▶ **DATA**

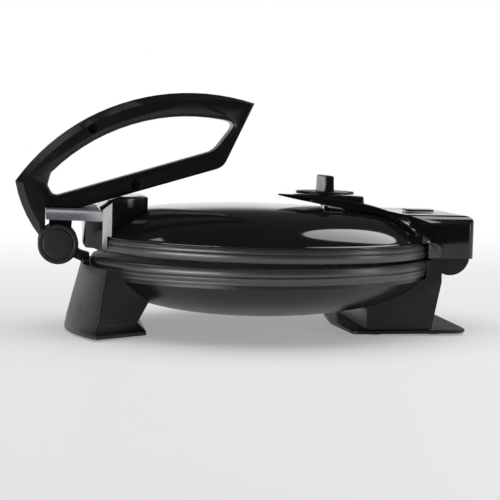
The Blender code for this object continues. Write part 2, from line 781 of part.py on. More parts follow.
def make_pads(looks, base):
    """Rubber pads under both feet."""
    front, rear = drawn_from(base, -PLATE_RADIUS), drawn_from(base, PLATE_RADIUS)
    spots = [
        ("pad_front_near", FRONT_PAD_X, FRONT_PAD_Y, front),
        ("pad_front_far", -FRONT_PAD_X, FRONT_PAD_Y, front),
        ("pad_rear_near_front", REAR_PAD_X, REAR_PAD_FRONT_Y, rear),
        ("pad_rear_far_front", -REAR_PAD_X, REAR_PAD_FRONT_Y, rear),
        ("pad_rear_near_back", REAR_PAD_X, REAR_PAD_BACK_Y, rear),
        ("pad_rear_far_back", -REAR_PAD_X, REAR_PAD_BACK_Y, rear),
    ]
    profile = [(0.0, 0.0), (PAD_RADIUS, 0.0), (PAD_RADIUS, PAD_HEIGHT), (0.0, PAD_HEIGHT)]
    for name, across, along, group in spots:
        centre = (across, along, -PLATE_HEIGHT)
        turned_along(name, profile, centre, (0, 0, 1), looks["rubber"], group, 20)


def pivot_in_base():
    """The handle's pivot, seen from the base, with the lid at rest on its tilt."""
    hinge = 2 * PLATE_RADIUS + HINGE_Y
    across = PIVOT_Y - hinge
    up = PIVOT_Z - HINGE_Z
    cosine, sine = math.cos(LID_REST_TILT), math.sin(LID_REST_TILT)
    return hinge + across * cosine + up * sine, HINGE_Z + up * cosine - across * sine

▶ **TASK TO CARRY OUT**
Return the whole listing exactly, with every line included.

▶ **FULL ANSWER**
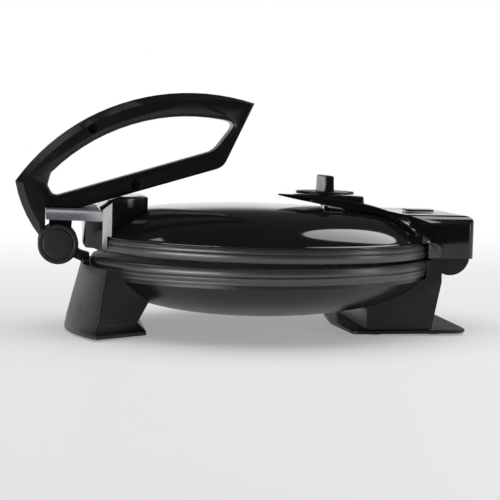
The Blender code for this object continues. Write part 2, from line 781 of part.py on. More parts follow.
def make_pads(looks, base):
    """Rubber pads under both feet."""
    front, rear = drawn_from(base, -PLATE_RADIUS), drawn_from(base, PLATE_RADIUS)
    spots = [
        ("pad_front_near", FRONT_PAD_X, FRONT_PAD_Y, front),
        ("pad_front_far", -FRONT_PAD_X, FRONT_PAD_Y, front),
        ("pad_rear_near_front", REAR_PAD_X, REAR_PAD_FRONT_Y, rear),
        ("pad_rear_far_front", -REAR_PAD_X, REAR_PAD_FRONT_Y, rear),
        ("pad_rear_near_back", REAR_PAD_X, REAR_PAD_BACK_Y, rear),
        ("pad_rear_far_back", -REAR_PAD_X, REAR_PAD_BACK_Y, rear),
    ]
    profile = [(0.0, 0.0), (PAD_RADIUS, 0.0), (PAD_RADIUS, PAD_HEIGHT), (0.0, PAD_HEIGHT)]
    for name, across, along, group in spots:
        centre = (across, along, -PLATE_HEIGHT)
        turned_along(name, profile, centre, (0, 0, 1), looks["rubber"], group, 20)


def pivot_in_base():
    """The handle's pivot, seen from the base, with the lid at rest on its tilt."""
    hinge = 2 * PLATE_RADIUS + HINGE_Y
    across = PIVOT_Y - hinge
    up = PIVOT_Z - HINGE_Z
    cosine, sine = math.cos(LID_REST_TILT), math.sin(LID_REST_TILT)
    return hinge + across * cosine + up * sine, HINGE_Z + up * cosine - across * sine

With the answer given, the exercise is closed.